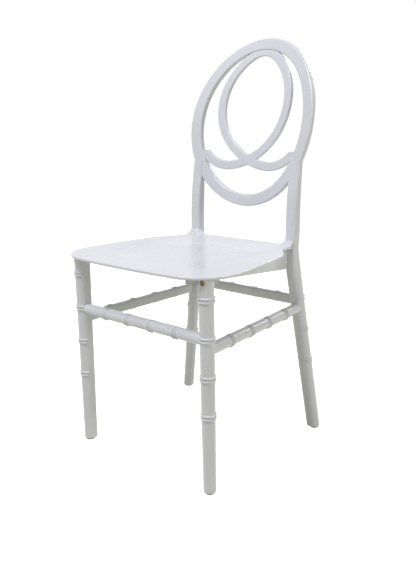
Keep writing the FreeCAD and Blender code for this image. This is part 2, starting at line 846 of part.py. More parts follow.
def rail_rib(name, share):
    """A cross rib that joins the two walls of a side rail part of the way along."""
    y = "(rail_front_y + %s * (post_front - rail_front_y))" % share
    x = "(rail_front_x + %s * (rail_rear_x - rail_front_x))" % share
    return box(name, (x + " - rail_width + bite", x + " - bite"), (y, y + " + rib_thick"),
               ("seat_height - rail_front_drop", UNDERSIDE + " + bite"))


def rail_trim():
    """What lies below the slanted lower edge of both side rails."""
    body = new_body("rail_trim")
    floor = "(%s - 2 * rail_rear_drop)" % UNDERSIDE
    sketch = outline(new_sketch(body, "rail_trim_side", "YZ_Plane"), [
        ("rail_front_y - bite", floor),
        ("post_front + bite", floor),
        ("post_front + bite", "seat_height - rail_rear_drop"),
        ("rail_front_y - bite", "seat_height - rail_front_drop"),
    ])
    pad(body, "rail_trim_pad", sketch, "4 * tail_half", both_ways=True)
    return body


def rear_rail():
    """A box channel between the posts, open underneath, whose ends take the bolts."""
    half = "(%s - fit)" % POST_INNER
    front = "(post_front - rear_rail_front)"
    back = "(post_front + rear_rail_back)"
    low = "(seat_height - rear_rail_depth)"
    outer = box("rear_rail_outer", ("-" + half, half), (front, back), (low, UNDERSIDE + " - fit"))
    bays = []
    edges = ["rail_wall - %s" % half, "-rib_x - rib_thick / 2", "rib_x - rib_thick / 2",
             "%s - rail_wall" % half]
    for count in range(3):
        start = edges[count] + (" + rib_thick" if count else "")
        bays.append(box("rear_rail_bay_%d" % count, (start, edges[count + 1]),
                        (front + " + rail_wall", back + " - rail_wall"),
                        (low + " - bite", UNDERSIDE + " - rail_wall")))
    return cut("rear_rail", outer, bays)


def front_block(name):
    """The block behind the left front leg that holds the insert, and a cheek beside the leg."""
    inner = "(front_top_x - front_top_radius - fit)"
    low = "(%s - block_depth)" % UNDERSIDE
    back = "(%s + %s + fit)" % leg_at("front", low)[1:]
    top = UNDERSIDE + " + bite"
    outer = FRONT_BOLT_X + " + insert_radius + block_wall"
    behind = box(name + "_behind", (inner + " - block_width", outer),
                 (back, back + " + block_thick"), (low, top))
    beside = box(name + "_beside", (inner + " - block_width", inner),
                 ("front_top_y - front_top_radius", back + " + bite"), (low, top))
    return [behind, beside]


def make_seat():
    """Panel, coves, rails, ribs and blocks as one moulding, with its bores."""
    block = front_block("block")
    left = coves() + [side_rail("side_rail")] + block
    left += [rail_rib("rail_rib_%d" % count, "%d / 4" % count) for count in range(1, 4)]
    right = [mirror(thing.Label + "_right", thing) for thing in left]
    ribs = []
    low = "(%s - rib_depth)" % UNDERSIDE
    top = UNDERSIDE + " + bite"
    reach = "(front_top_x - front_top_radius - fit - block_width + bite)"
    ribs.append(box("front_rib", ("-" + reach, reach),
                    (FRONT_FLAT + " + fit", FRONT_FLAT + " + fit + rib_thick"), (low, top)))
    for count in range(2):
        x = "(%d * rib_x)" % (2 * count - 1)
        ribs.append(box("long_rib_%d" % count, (x + " - rib_thick / 2", x + " + rib_thick / 2"),
                        (FRONT_FLAT + " + bite", "post_front - rear_rail_front + bite"),
                        (low, top)))
    for count in range(1, 4):
        y = "(rail_front_y + %d / 4 * (post_front - rail_front_y))" % count
        ribs.append(box("cross_rib_%d" % count, ("-(rail_rear_x - rail_width)", "rail_rear_x - rail_width"),
                        (y, y + " + rib_thick"), (low, top)))
    solid = join("seat_joined", [seat_panel(), rear_rail()] + left + right + ribs)
    bores = [rail_trim()]
    for side in ("1", "-1"):
        bores.append(rod("front_insert_bore_" + side.replace("-", "minus"), "insert_radius",
                         "insert_length + fit", "%s * %s" % (side, FRONT_BOLT_X), FRONT_FLAT,
                         FRONT_BOLT_Z, about("x", "-90")))
    for count in range(2):
        bores.append(rod("rear_rail_hole_%d" % count, "bolt_radius + bolt_slack", "2 * post_x",
                         "-post_x", POST_MIDDLE, rear_bolt_z(count), about("y", "90")))
    return cut("seat_shell", solid, bores)


# Back

def curved_sheet(name, front, depth):
    """A doubly curved sheet: it leans back in an arc and wraps round the sitter in plan."""
    body = new_body(name)
    sketch = new_sketch(body, name + "_side", "YZ_Plane")
    near = "(plan_radius + %s)" % front
    far = "(%s + %s)" % (near, depth)
    near_bend = "(lean_radius - %s)" % front
    far_bend = "(%s - %s)" % (near_bend, depth)
    low = "(bend_z - sheet_spare)"
    lean = "asin((hoop_z + hoop_half_height + sheet_spare - bend_z) / lean_radius)"
    outline(sketch, [
        (near, low),
        (far, low),
        (far, "bend_z", far_bend, -1),
        ("%s + %s * (1 - cos(%s))" % (far, far_bend, lean), "bend_z + %s * sin(%s)" % (far_bend, lean)),
        ("%s + %s * (1 - cos(%s))" % (near, near_bend, lean), "bend_z + %s * sin(%s)" % (near_bend, lean),
         near_bend, 1),
        (near, "bend_z"),
    ])
    revolve(body, name + "_turned", sketch, "V_Axis", "sheet_sweep")
    place(body, "0", "back_y - plan_radius", "0")
    return body


def ellipse_prism(name, inset):
    """The oval seen from the front, as a long prism through the back."""
    curve = doc.addObject("Part::Ellipse", name + "_curve")
    bind(curve, "MajorRadius", "hoop_half_height - %s" % inset)
    bind(curve, "MinorRadius", "hoop_half_width - %s" % inset)
    place(curve, "0", "0", "hoop_z", "%s * %s" % (about("y", "90"), about("x", "90")))
    prism = doc.addObject("Part::Extrusion", name)
    prism.Base = curve
    prism.Dir = FreeCAD.Vector(0, 1, 0)
    bind(prism, "LengthFwd", "3 * back_y")
    prism.Solid = True
    return prism


def make_hoop():
    """The left half of the hoop: an oval ring cut from the curved sheet."""
    ring = cut("hoop_oval", ellipse_prism("hoop_outer", "0"), [ellipse_prism("hoop_inner", "hoop_width")])
    side = box("hoop_side", ("0", "2 * hoop_half_width"), ("0", "3 * back_y"),
               ("hoop_z - 2 * hoop_half_height", "hoop_z + 2 * hoop_half_height"))
    return overlap("hoop", [ring, curved_sheet("hoop_sheet", "0", "hoop_depth"), side])


def make_loop():
    """One loop: four tangent arcs, always turning the same way, that end in a level horn."""
    body = new_body("loop_band")
    path = new_sketch(body, "loop_path", "XZ_Plane")
    spot = FreeCAD.Vector(0, number("loop_top"), 0)
    heading = 0.0
    edges = []
    for word in ("one", "two", "three", "four"):
        radius = number("arc_%s_radius" % word)
        turned = heading - math.radians(number("arc_%s_sweep" % word))
        centre = spot + FreeCAD.Vector(math.sin(heading), -math.cos(heading), 0) * radius
        end = centre - FreeCAD.Vector(math.sin(turned), -math.cos(turned), 0) * radius
        edges.append(path.addGeometry(centred_arc(spot, end, centre, radius, -1)))
        hold(path, "Radius", (edges[-1],), "arc_%s_radius" % word)
        hold(path, "Angle", (edges[-1],), "arc_%s_sweep" % word)
        spot, heading = end, turned
    path.addConstraint(Sketcher.Constraint("PointOnObject", edges[0], 2, -2))
    path.addConstraint(Sketcher.Constraint("PointOnObject", edges[0], 3, -2))
    hold(path, "DistanceY", (*ORIGIN_POINT, edges[0], 2), "loop_top")
    for first, second in zip(edges, edges[1:]):
        path.addConstraint(Sketcher.Constraint("Tangent", first, 1, second, 2))
    half = new_sketch(body, "loop_section", "YZ_Plane")
    outline(half, [
        ("back_y / 2", "loop_top - loop_width / 2"),
        ("back_y * 2.5", "loop_top - loop_width / 2"),
        ("back_y * 2.5", "loop_top + loop_width / 2"),
        ("back_y / 2", "loop_top + loop_width / 2"),
    ])
    doc.recompute()
    band = body.newObject("PartDesign::AdditivePipe", "loop_pipe")
    band.Profile = half
    band.Spine = path
    band = overlap("loop_whole", [body, curved_sheet("loop_sheet", "loop_recess", "loop_depth")])
    above = box("horn_space", ("-seat_half", "-post_x + 2 * loop_width"), ("0", "3 * back_y"),
                ("horn_top", "hoop_z"))
    return cut("loop", band, [above])


def make_post():
    """The left post: upright at the seat, then leaning, thinner and flush with the hoop on top."""
    body = new_body("post")
    section = new_sketch(body, "post_section", "XY_Plane", "bend_z")
    side = "post_width / 2"
    front = "(-lean_radius - post_depth / 2)"
    back = "(post_depth / 2 - lean_radius)"
    outline(section, [
        ("post_round - " + side, front),
        (side + " - post_round", front, "post_round", 1),
        (side, front + " + post_round"),
        (side, back + " - post_round", "post_round", 1),
        (side + " - post_round", back),
        ("post_round - " + side, back, "post_round", 1),
        ("-" + side, back + " - post_round"),
        ("-" + side, front + " + post_round", "post_round", 1),
    ])
    pad(body, "post_upright", section, "bend_z - post_low", downward=True)
    lean = revolve(body, "post_lean", section, "H_Axis")
    bind(lean, "Angle", "asin((post_top - bend_z) / lean_radius)")
    lean.Reversed = True
    place(body, "post_x", POST_MIDDLE + " + lean_radius", "0")
    return cut("post_trimmed", body, [post_behind(), post_ahead()])


def post_behind():
    """What lies behind the post's back, which leans less than its front."""
    body = new_body("post_behind")
    back = "(post_front + post_depth)"
    far = "(post_front + 2 * post_depth)"
    sketch = outline(new_sketch(body, "post_behind_side", "YZ_Plane"), [
        (far, "bend_z - bite"),
        (back, "bend_z - bite"),
        (back, "bend_z", "smooth"),
        (back + " + post_back_lean", "post_top + post_round"),
        (far, "post_top + post_round"),
    ])
    pad(body, "post_behind_pad", sketch, "4 * post_x", both_ways=True)
    return body


def post_ahead():
    """What lies ahead of the post's upper front, where it runs into the hoop's face."""
    body = new_body("post_ahead")
    bend = "(lean_radius + post_depth / 2)"
    start = "(seat_height + post_flush_rise)"
    near = "(post_front - post_depth)"
    sketch = outline(new_sketch(body, "post_ahead_side", "YZ_Plane"), [
        (near, start),
        ("post_front + %s - sqrt(%s^2 - (%s - bend_z)^2)" % (bend, bend, start), start),
        ("post_front + post_flush_in", "post_top + bite"),
        (near, "post_top + bite"),
    ])
    pad(body, "post_ahead_pad", sketch, "4 * post_x", both_ways=True)
    return body


def make_back(lower):
    """Hoop, loops, posts and rear legs in one piece, with a shelf that the seat's rail stands on."""
    half_space = box("above_floor", ("0", "2 * seat_half"), ("0", "2 * seat_front"),
                     ("glide_thick", UNDERSIDE + " - fit"))
    standing = overlap("rear_leg_standing", [lower["rear_leg"], half_space])
    shelf = "(seat_height - rail_rear_drop)"
    notched = cut("rear_leg_notched", standing, [
        box("rail_shelf", ("0", "2 * seat_half"), ("0", "post_front"), (shelf, "2 * seat_height")),
        box("rail_cheek", ("0", POST_INNER), ("0", "2 * seat_front"), (shelf, "2 * seat_height")),
    ])
    left = [make_hoop(), make_loop(), make_post(), notched]
    right = [mirror(thing.Label + "_right", thing) for thing in left]
    whole = join("back_joined", left + right)
    foot = foot_hole("rear_foot_hole", "rear")
    holes = [lower["rear_holes"], lower["side_holes"], mirror("side_holes_right", lower["side_holes"]),
             foot, mirror("rear_foot_hole_right", foot)]
    for count in range(2):
        bore = rod("rear_insert_bore_%d" % count, "insert_radius", "insert_length + socket_spare",
                   POST_INNER, POST_MIDDLE, rear_bolt_z(count), about("y", "90"))
        holes += [bore, mirror("rear_insert_bore_%d_right" % count, bore)]
    return cut("back_frame", whole, holes)


def make_front_legs(lower):
    space = box("under_seat", ("0", "2 * seat_half"), ("-2 * seat_front", "0"),
                ("glide_thick", UNDERSIDE + " - fit"))
    standing = overlap("front_leg_standing", [lower["front_leg"], space])
    holes = [lower["front_holes"], lower["side_holes"], foot_hole("front_foot_hole", "front")]
    left = cut("front_leg_left", standing, holes + front_bolt_hole("front_bolt_hole"))
    return [left, mirror("front_leg_right", left)]


def main():
    lower = make_lower_frame()
    nodes = list(lower["nodes"])
    nodes += make_front_legs(lower)
    nodes.append(make_back(lower))
    nodes.append(make_seat())
    for end in ("front", "rear"):
        for side, word in (("1", "left"), ("-1", "right")):
            nodes.append(make_glide("foot_glide_%s_%s" % (end, word), end, side))
    nodes += make_front_fixings()
    nodes += make_rear_fixings()
    doc.recompute()
    for item in doc.Objects:
        if "Invalid" in item.State or "Error" in item.State:
            raise RuntimeError("%s did not build: %s" % (item.Label, item.State))
    for node in nodes:
        if node.Shape.isNull() or not node.Shape.isValid():
            raise RuntimeError("%s has no valid shape" % node.Label)
    os.makedirs("parts", exist_ok=True)
    for node in nodes:
        node.Shape.exportStep("parts/%s.step" % node.Label)
        print(node.Label, len(node.Shape.Solids), round(node.Shape.Volume))


main()
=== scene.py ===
import json
import math

import bmesh
import bpy
from mathutils import Matrix, Vector


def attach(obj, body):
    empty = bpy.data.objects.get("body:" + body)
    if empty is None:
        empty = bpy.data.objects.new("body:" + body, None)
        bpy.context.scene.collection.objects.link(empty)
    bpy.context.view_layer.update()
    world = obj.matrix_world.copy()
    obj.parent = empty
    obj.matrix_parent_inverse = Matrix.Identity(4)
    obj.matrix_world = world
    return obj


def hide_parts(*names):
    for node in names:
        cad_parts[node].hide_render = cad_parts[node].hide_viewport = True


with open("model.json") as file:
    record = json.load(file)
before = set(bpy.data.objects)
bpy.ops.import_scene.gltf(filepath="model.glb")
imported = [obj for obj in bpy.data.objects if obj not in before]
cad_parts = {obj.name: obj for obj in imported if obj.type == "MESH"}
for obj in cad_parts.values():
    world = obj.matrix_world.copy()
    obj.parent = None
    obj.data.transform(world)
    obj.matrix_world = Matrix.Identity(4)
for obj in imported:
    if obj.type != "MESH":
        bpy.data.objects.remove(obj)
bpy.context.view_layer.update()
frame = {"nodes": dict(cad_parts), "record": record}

# A banquet chair moulded in white plastic: an oval back of crossing loops on two posts, a thin
# flared seat, and bamboo-ringed legs and stretchers. The chair's lengths are in millimetres and
# become metres in make_object and make_rings. The studio's lengths are in metres.

MM = 0.001
BODY = "root"

# Curved sheet that the whole back lies in
BACK_Y = 149.1
BEND_Z = 455.0
LEAN_RADIUS = 1205.0
PLAN_RADIUS = 942.0

# Hoop
HOOP_Z = 716.8
HOOP_HALF_WIDTH = 173.7
HOOP_HALF_HEIGHT = 200.0
HOOP_WIDTH = 28.3
HOOP_DEPTH = 16.0
HOOP_ROUND = 4.5
HOOP_STEPS = 240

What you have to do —
Extract verbatim only those lines that run from the line with "nodes += make_front_legs(lower)" to the line with "before = set(bpy.data.objects)", inclusive.

Reply —
    nodes += make_front_legs(lower)
    nodes.append(make_back(lower))
    nodes.append(make_seat())
    for end in ("front", "rear"):
        for side, word in (("1", "left"), ("-1", "right")):
            nodes.append(make_glide("foot_glide_%s_%s" % (end, word), end, side))
    nodes += make_front_fixings()
    nodes += make_rear_fixings()
    doc.recompute()
    for item in doc.Objects:
        if "Invalid" in item.State or "Error" in item.State:
            raise RuntimeError("%s did not build: %s" % (item.Label, item.State))
    for node in nodes:
        if node.Shape.isNull() or not node.Shape.isValid():
            raise RuntimeError("%s has no valid shape" % node.Label)
    os.makedirs("parts", exist_ok=True)
    for node in nodes:
        node.Shape.exportStep("parts/%s.step" % node.Label)
        print(node.Label, len(node.Shape.Solids), round(node.Shape.Volume))


main()
=== scene.py ===
import json
import math

import bmesh
import bpy
from mathutils import Matrix, Vector


def attach(obj, body):
    empty = bpy.data.objects.get("body:" + body)
    if empty is None:
        empty = bpy.data.objects.new("body:" + body, None)
        bpy.context.scene.collection.objects.link(empty)
    bpy.context.view_layer.update()
    world = obj.matrix_world.copy()
    obj.parent = empty
    obj.matrix_parent_inverse = Matrix.Identity(4)
    obj.matrix_world = world
    return obj


def hide_parts(*names):
    for node in names:
        cad_parts[node].hide_render = cad_parts[node].hide_viewport = True


with open("model.json") as file:
    record = json.load(file)
before = set(bpy.data.objects)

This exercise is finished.